I say this unhesitatingly. In my opinion, Blue Bayou is one of the most beautiful, damning, and heartrending films you're going to see this year.
Justin Chon wrote, directed, and co-stars. The film tells the little-known story of Korean (and other East Asian) adoptees whose U.S. parents did not finalize citizenship or fill out the right paperwork when these infants and children were brought to the U.S. And so, these adopted children can, decades on, suddenly and vindictively be subject to cruel deportation.
The film was shot in New Orleans. It opens with a job interview. Korean American Antonio LeBlanc (played by Chon) gets the racist treatment right away from a prospective employer who sneers at an old felony conviction. Antonio is scuffling to hold things together along with his pregnant wife, Kathy, and her daughter, Jessie, from an abusive previous marriage. Their love is as palpable as are the larger social-political forces conspiring against them.

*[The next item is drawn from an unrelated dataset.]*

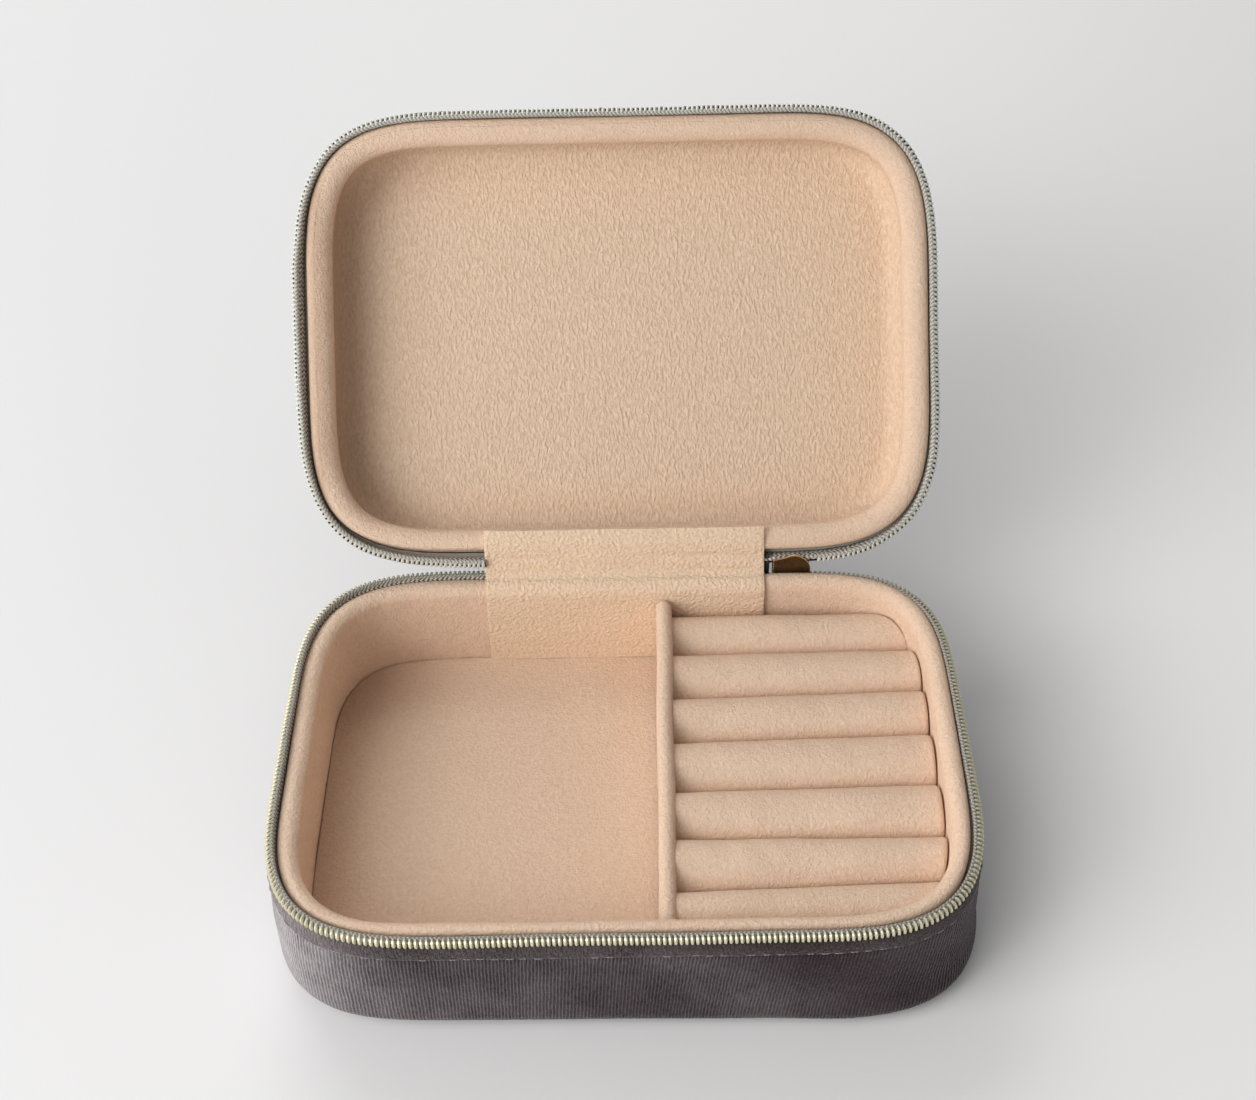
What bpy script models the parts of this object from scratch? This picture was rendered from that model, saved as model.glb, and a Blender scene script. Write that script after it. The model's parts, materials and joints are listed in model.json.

The film captures the camaraderie between Antonio and his close friends (most of them African American): basic people trying so hard to maintain their dignity and help each other in desperate situations forced on them. The film moves between raw scenes in the city and lyrical interludes in the Louisiana bayou where Antonio confronts ghosts of his past. At a party hosted by Vietnamese refugees, Kathy (played by Swedish actress Alicia Vikander) delivers a knockout version of the song “Blue Bayou.”
A noisy altercation in a supermarket leads to Antonio's arrest by hateful police. When they learn that technically he's not a citizen—he's turned over to Immigration and Customs Enforcement (ICE). I am not going to say more about the story. I urge readers to see the film and draw your own conclusions.
Blue Bayou premiered at the 2021 Cannes Film Festival and is streaming on HBO Max.